Born in Stockholm, Claes Oldenburg moved to Chicago with his family in 1936, where he studied at the Art Institute of Chicago from 1950 to 1954. He relocated to New York in 1956, where he became a key figure in performance art and Happenings. Between 1960 and 1962, Green Gallery, New York, hosted numerous shows of Oldenburg’s work, including two solo exhibitions, four group exhibitions, and multiple Happenings/performances.
In a September 1962 review of a Wayne Thiebaud show, Donald Judd wrote that Oldenburg: “has done something artistically new, as Max Kozloff in Art International says he and the others have not, makes his cakes and pies and other foods and articles actual objects, which is different epistemologically from illustration.”1 Oldenburg and Judd met around 1965, when Oldenburg was living in the same apartment building as their mutual friend the artist Yayoi Kusama.
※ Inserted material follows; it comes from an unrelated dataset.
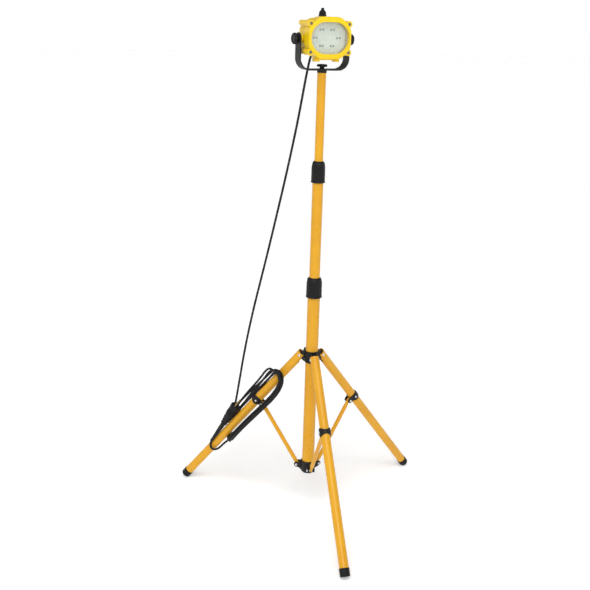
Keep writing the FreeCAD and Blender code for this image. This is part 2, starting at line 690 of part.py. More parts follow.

Oldenburg made this drawing, his first known use of the mouse as a motif, as a study for a poster for his solo exhibition at the Dwan Gallery in October 1963.2 Through the 1960s and beyond, the mouse would become a significant figure for Oldenburg, who claimed at one point, “The Mouse, that’s me!”3 In 1969, Oldenburg contributed a drawing of a mouse to be etched on a tiny ceramic wafer and deposited on the moon; The Moon Museum, measuring half an inch by three-quarters of an inch, also includes drawings by Robert Rauschenberg, David Novros, John Chamberlain, Forrest Myers, and Andy Warhol.4 For Documenta V in 1977, Oldenburg built a miniature mouse-shaped museum of objects he had collected over many years.